Requirement ->
Reproduce all entries precisely, down to the last character.

Available records ->
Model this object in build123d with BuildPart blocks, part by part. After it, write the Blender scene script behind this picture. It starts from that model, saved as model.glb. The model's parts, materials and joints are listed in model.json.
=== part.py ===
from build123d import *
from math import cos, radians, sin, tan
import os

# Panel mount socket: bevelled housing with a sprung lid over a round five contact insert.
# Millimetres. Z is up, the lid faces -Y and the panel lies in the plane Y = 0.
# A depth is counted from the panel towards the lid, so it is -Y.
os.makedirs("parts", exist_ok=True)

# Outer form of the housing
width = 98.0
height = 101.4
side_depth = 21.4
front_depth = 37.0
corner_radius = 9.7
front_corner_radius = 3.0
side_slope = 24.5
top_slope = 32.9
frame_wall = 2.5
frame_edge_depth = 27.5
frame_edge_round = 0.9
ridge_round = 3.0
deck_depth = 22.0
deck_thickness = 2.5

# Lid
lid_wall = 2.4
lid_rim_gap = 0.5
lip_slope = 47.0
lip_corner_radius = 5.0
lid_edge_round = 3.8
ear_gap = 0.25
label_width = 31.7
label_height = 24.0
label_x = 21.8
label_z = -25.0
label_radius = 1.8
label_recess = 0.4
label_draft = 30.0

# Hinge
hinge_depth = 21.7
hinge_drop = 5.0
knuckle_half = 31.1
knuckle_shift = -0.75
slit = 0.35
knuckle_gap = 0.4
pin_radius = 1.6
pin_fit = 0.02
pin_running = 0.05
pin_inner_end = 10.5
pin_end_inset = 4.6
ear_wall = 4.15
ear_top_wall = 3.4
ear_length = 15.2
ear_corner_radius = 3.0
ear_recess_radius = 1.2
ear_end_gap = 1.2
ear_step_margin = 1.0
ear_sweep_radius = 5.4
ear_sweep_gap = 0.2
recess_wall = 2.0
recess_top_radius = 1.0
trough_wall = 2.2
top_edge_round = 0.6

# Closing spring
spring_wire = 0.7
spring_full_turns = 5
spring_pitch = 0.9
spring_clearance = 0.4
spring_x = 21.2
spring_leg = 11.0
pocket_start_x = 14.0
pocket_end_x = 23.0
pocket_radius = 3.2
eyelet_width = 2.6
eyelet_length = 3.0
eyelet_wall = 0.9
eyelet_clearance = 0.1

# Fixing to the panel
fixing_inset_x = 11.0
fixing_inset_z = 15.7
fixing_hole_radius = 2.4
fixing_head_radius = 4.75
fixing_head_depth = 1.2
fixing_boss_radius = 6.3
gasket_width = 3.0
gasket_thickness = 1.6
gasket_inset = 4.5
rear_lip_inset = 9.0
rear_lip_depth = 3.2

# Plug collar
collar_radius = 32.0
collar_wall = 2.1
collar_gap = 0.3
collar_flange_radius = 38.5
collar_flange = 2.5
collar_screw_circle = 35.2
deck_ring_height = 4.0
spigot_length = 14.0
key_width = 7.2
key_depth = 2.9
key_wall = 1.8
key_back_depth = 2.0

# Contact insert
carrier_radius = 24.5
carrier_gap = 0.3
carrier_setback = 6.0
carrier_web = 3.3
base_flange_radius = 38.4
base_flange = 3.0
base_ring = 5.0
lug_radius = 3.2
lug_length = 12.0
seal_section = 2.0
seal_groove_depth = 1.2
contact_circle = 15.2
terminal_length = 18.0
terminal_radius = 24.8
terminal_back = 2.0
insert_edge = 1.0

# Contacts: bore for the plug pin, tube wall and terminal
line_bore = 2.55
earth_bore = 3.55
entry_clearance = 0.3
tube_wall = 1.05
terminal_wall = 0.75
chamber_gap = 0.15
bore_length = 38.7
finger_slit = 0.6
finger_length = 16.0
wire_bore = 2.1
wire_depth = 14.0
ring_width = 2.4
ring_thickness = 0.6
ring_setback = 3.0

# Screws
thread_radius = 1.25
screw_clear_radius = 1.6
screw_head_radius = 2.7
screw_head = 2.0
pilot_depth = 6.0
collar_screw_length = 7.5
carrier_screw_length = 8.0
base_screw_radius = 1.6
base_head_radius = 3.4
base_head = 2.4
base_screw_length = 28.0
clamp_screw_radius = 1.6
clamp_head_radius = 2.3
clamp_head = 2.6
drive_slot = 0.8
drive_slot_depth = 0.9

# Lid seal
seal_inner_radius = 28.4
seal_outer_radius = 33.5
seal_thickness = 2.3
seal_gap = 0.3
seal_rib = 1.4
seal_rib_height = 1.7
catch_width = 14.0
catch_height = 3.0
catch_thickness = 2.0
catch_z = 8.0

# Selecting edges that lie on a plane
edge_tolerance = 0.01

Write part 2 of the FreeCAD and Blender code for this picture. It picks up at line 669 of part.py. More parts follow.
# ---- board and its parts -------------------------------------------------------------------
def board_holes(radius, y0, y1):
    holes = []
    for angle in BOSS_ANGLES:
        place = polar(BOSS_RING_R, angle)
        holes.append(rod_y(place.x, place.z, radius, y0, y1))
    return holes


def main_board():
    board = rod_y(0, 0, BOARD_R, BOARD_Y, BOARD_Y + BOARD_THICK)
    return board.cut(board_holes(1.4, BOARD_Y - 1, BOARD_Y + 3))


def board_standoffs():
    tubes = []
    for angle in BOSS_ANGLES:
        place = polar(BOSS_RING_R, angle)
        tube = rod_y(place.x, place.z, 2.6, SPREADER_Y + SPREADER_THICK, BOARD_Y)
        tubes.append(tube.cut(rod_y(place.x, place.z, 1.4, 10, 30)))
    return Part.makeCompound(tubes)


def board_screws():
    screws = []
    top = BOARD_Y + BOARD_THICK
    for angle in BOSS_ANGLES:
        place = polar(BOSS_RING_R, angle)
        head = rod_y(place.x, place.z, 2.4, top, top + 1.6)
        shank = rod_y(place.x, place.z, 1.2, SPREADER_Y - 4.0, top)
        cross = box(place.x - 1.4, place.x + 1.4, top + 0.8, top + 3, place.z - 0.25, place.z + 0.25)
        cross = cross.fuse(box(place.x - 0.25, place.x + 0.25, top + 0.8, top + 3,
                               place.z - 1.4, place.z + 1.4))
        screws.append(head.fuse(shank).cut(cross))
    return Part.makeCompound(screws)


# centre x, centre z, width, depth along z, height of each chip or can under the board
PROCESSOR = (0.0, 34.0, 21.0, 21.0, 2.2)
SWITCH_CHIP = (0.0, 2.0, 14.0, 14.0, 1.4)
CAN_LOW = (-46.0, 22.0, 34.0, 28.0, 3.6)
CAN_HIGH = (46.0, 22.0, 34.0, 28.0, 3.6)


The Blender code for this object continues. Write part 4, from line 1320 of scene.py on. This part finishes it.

Response to the task ->
Model this object in build123d with BuildPart blocks, part by part. After it, write the Blender scene script behind this picture. It starts from that model, saved as model.glb. The model's parts, materials and joints are listed in model.json.
=== part.py ===
from build123d import *
from math import cos, radians, sin, tan
import os

# Panel mount socket: bevelled housing with a sprung lid over a round five contact insert.
# Millimetres. Z is up, the lid faces -Y and the panel lies in the plane Y = 0.
# A depth is counted from the panel towards the lid, so it is -Y.
os.makedirs("parts", exist_ok=True)

# Outer form of the housing
width = 98.0
height = 101.4
side_depth = 21.4
front_depth = 37.0
corner_radius = 9.7
front_corner_radius = 3.0
side_slope = 24.5
top_slope = 32.9
frame_wall = 2.5
frame_edge_depth = 27.5
frame_edge_round = 0.9
ridge_round = 3.0
deck_depth = 22.0
deck_thickness = 2.5

# Lid
lid_wall = 2.4
lid_rim_gap = 0.5
lip_slope = 47.0
lip_corner_radius = 5.0
lid_edge_round = 3.8
ear_gap = 0.25
label_width = 31.7
label_height = 24.0
label_x = 21.8
label_z = -25.0
label_radius = 1.8
label_recess = 0.4
label_draft = 30.0

# Hinge
hinge_depth = 21.7
hinge_drop = 5.0
knuckle_half = 31.1
knuckle_shift = -0.75
slit = 0.35
knuckle_gap = 0.4
pin_radius = 1.6
pin_fit = 0.02
pin_running = 0.05
pin_inner_end = 10.5
pin_end_inset = 4.6
ear_wall = 4.15
ear_top_wall = 3.4
ear_length = 15.2
ear_corner_radius = 3.0
ear_recess_radius = 1.2
ear_end_gap = 1.2
ear_step_margin = 1.0
ear_sweep_radius = 5.4
ear_sweep_gap = 0.2
recess_wall = 2.0
recess_top_radius = 1.0
trough_wall = 2.2
top_edge_round = 0.6

# Closing spring
spring_wire = 0.7
spring_full_turns = 5
spring_pitch = 0.9
spring_clearance = 0.4
spring_x = 21.2
spring_leg = 11.0
pocket_start_x = 14.0
pocket_end_x = 23.0
pocket_radius = 3.2
eyelet_width = 2.6
eyelet_length = 3.0
eyelet_wall = 0.9
eyelet_clearance = 0.1

# Fixing to the panel
fixing_inset_x = 11.0
fixing_inset_z = 15.7
fixing_hole_radius = 2.4
fixing_head_radius = 4.75
fixing_head_depth = 1.2
fixing_boss_radius = 6.3
gasket_width = 3.0
gasket_thickness = 1.6
gasket_inset = 4.5
rear_lip_inset = 9.0
rear_lip_depth = 3.2

# Plug collar
collar_radius = 32.0
collar_wall = 2.1
collar_gap = 0.3
collar_flange_radius = 38.5
collar_flange = 2.5
collar_screw_circle = 35.2
deck_ring_height = 4.0
spigot_length = 14.0
key_width = 7.2
key_depth = 2.9
key_wall = 1.8
key_back_depth = 2.0

# Contact insert
carrier_radius = 24.5
carrier_gap = 0.3
carrier_setback = 6.0
carrier_web = 3.3
base_flange_radius = 38.4
base_flange = 3.0
base_ring = 5.0
lug_radius = 3.2
lug_length = 12.0
seal_section = 2.0
seal_groove_depth = 1.2
contact_circle = 15.2
terminal_length = 18.0
terminal_radius = 24.8
terminal_back = 2.0
insert_edge = 1.0

# Contacts: bore for the plug pin, tube wall and terminal
line_bore = 2.55
earth_bore = 3.55
entry_clearance = 0.3
tube_wall = 1.05
terminal_wall = 0.75
chamber_gap = 0.15
bore_length = 38.7
finger_slit = 0.6
finger_length = 16.0
wire_bore = 2.1
wire_depth = 14.0
ring_width = 2.4
ring_thickness = 0.6
ring_setback = 3.0

# Screws
thread_radius = 1.25
screw_clear_radius = 1.6
screw_head_radius = 2.7
screw_head = 2.0
pilot_depth = 6.0
collar_screw_length = 7.5
carrier_screw_length = 8.0
base_screw_radius = 1.6
base_head_radius = 3.4
base_head = 2.4
base_screw_length = 28.0
clamp_screw_radius = 1.6
clamp_head_radius = 2.3
clamp_head = 2.6
drive_slot = 0.8
drive_slot_depth = 0.9

# Lid seal
seal_inner_radius = 28.4
seal_outer_radius = 33.5
seal_thickness = 2.3
seal_gap = 0.3
seal_rib = 1.4
seal_rib_height = 1.7
catch_width = 14.0
catch_height = 3.0
catch_thickness = 2.0
catch_z = 8.0

# Selecting edges that lie on a plane
edge_tolerance = 0.01

Write part 2 of the FreeCAD and Blender code for this picture. It picks up at line 669 of part.py. More parts follow.
# ---- board and its parts -------------------------------------------------------------------
def board_holes(radius, y0, y1):
    holes = []
    for angle in BOSS_ANGLES:
        place = polar(BOSS_RING_R, angle)
        holes.append(rod_y(place.x, place.z, radius, y0, y1))
    return holes


def main_board():
    board = rod_y(0, 0, BOARD_R, BOARD_Y, BOARD_Y + BOARD_THICK)
    return board.cut(board_holes(1.4, BOARD_Y - 1, BOARD_Y + 3))


def board_standoffs():
    tubes = []
    for angle in BOSS_ANGLES:
        place = polar(BOSS_RING_R, angle)
        tube = rod_y(place.x, place.z, 2.6, SPREADER_Y + SPREADER_THICK, BOARD_Y)
        tubes.append(tube.cut(rod_y(place.x, place.z, 1.4, 10, 30)))
    return Part.makeCompound(tubes)


def board_screws():
    screws = []
    top = BOARD_Y + BOARD_THICK
    for angle in BOSS_ANGLES:
        place = polar(BOSS_RING_R, angle)
        head = rod_y(place.x, place.z, 2.4, top, top + 1.6)
        shank = rod_y(place.x, place.z, 1.2, SPREADER_Y - 4.0, top)
        cross = box(place.x - 1.4, place.x + 1.4, top + 0.8, top + 3, place.z - 0.25, place.z + 0.25)
        cross = cross.fuse(box(place.x - 0.25, place.x + 0.25, top + 0.8, top + 3,
                               place.z - 1.4, place.z + 1.4))
        screws.append(head.fuse(shank).cut(cross))
    return Part.makeCompound(screws)


# centre x, centre z, width, depth along z, height of each chip or can under the board
PROCESSOR = (0.0, 34.0, 21.0, 21.0, 2.2)
SWITCH_CHIP = (0.0, 2.0, 14.0, 14.0, 1.4)
CAN_LOW = (-46.0, 22.0, 34.0, 28.0, 3.6)
CAN_HIGH = (46.0, 22.0, 34.0, 28.0, 3.6)


The Blender code for this object continues. Write part 4, from line 1320 of scene.py on. This part finishes it.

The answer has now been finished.